GIVEN INSTRUCTION:
Will you return, word for word, only the lines from the top of the data below down to and including the one with "bites at each point."?

COLLECTED DATA:

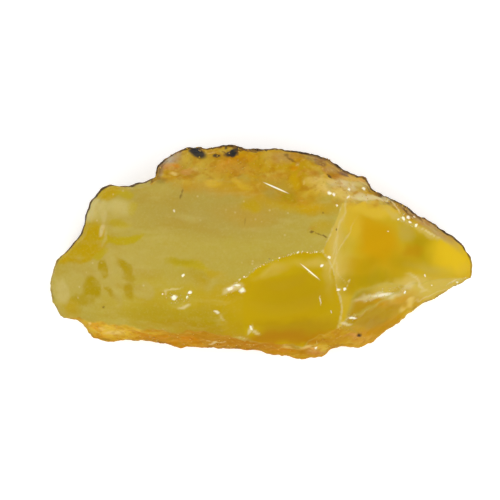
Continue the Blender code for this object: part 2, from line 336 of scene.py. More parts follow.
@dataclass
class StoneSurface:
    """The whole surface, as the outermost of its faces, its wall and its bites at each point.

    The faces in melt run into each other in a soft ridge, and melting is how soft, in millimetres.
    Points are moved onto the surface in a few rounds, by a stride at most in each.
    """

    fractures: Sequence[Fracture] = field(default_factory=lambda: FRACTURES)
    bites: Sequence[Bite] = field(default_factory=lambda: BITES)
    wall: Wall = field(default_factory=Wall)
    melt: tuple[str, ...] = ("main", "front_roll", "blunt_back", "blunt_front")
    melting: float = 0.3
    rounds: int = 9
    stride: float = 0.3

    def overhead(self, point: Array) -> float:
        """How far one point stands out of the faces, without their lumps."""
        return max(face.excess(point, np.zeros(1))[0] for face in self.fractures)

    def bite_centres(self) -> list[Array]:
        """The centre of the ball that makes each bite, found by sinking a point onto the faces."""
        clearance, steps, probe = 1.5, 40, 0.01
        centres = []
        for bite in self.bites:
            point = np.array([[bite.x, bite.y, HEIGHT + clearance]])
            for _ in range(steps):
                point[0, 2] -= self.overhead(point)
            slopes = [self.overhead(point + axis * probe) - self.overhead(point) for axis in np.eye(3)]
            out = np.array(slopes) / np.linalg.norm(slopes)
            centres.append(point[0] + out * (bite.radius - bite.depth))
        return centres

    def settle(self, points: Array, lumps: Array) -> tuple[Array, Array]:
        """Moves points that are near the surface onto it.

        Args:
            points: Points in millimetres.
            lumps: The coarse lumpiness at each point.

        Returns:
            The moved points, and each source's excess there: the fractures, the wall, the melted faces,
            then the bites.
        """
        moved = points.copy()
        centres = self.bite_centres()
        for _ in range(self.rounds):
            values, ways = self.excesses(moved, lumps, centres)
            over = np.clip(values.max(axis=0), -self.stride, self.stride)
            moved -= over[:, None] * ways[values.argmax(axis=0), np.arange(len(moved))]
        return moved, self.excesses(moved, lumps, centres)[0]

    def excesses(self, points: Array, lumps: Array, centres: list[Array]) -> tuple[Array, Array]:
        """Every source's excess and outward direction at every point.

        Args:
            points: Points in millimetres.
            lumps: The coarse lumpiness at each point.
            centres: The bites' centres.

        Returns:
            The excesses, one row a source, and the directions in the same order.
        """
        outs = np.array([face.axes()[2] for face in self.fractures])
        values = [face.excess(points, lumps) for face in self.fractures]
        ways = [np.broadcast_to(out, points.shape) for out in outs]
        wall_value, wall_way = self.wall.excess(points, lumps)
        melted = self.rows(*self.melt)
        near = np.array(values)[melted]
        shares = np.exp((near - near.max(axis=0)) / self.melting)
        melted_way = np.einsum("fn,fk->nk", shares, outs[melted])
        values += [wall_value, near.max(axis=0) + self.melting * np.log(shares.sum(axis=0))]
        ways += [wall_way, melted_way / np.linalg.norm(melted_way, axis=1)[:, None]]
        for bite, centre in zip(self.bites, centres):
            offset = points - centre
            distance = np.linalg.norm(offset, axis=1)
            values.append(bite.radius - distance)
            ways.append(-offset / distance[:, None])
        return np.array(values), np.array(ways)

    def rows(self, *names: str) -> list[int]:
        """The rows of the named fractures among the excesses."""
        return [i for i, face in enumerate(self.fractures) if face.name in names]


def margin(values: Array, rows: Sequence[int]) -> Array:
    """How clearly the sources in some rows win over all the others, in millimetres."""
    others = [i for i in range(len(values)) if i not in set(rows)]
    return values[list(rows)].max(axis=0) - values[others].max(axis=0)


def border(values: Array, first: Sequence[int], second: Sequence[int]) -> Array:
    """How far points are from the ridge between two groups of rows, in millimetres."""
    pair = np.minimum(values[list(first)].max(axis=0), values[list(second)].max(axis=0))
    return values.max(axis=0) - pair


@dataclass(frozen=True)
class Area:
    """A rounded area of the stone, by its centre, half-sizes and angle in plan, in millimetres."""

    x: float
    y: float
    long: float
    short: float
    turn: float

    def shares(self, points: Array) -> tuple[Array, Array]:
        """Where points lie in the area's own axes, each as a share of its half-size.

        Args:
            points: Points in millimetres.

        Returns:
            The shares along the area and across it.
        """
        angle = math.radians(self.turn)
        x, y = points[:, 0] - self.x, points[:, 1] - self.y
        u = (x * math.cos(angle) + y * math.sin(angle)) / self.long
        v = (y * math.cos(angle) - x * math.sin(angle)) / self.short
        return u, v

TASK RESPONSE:
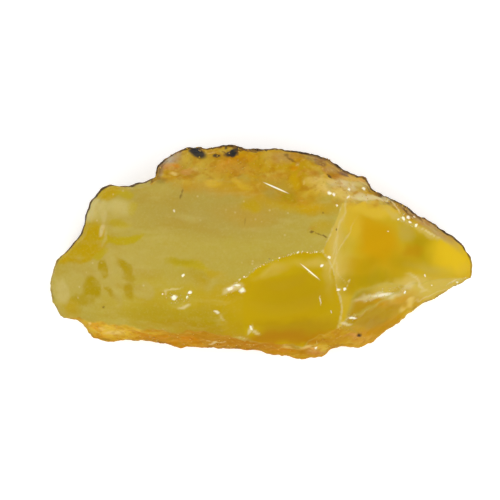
Continue the Blender code for this object: part 2, from line 336 of scene.py. More parts follow.
@dataclass
class StoneSurface:
    """The whole surface, as the outermost of its faces, its wall and its bites at each point.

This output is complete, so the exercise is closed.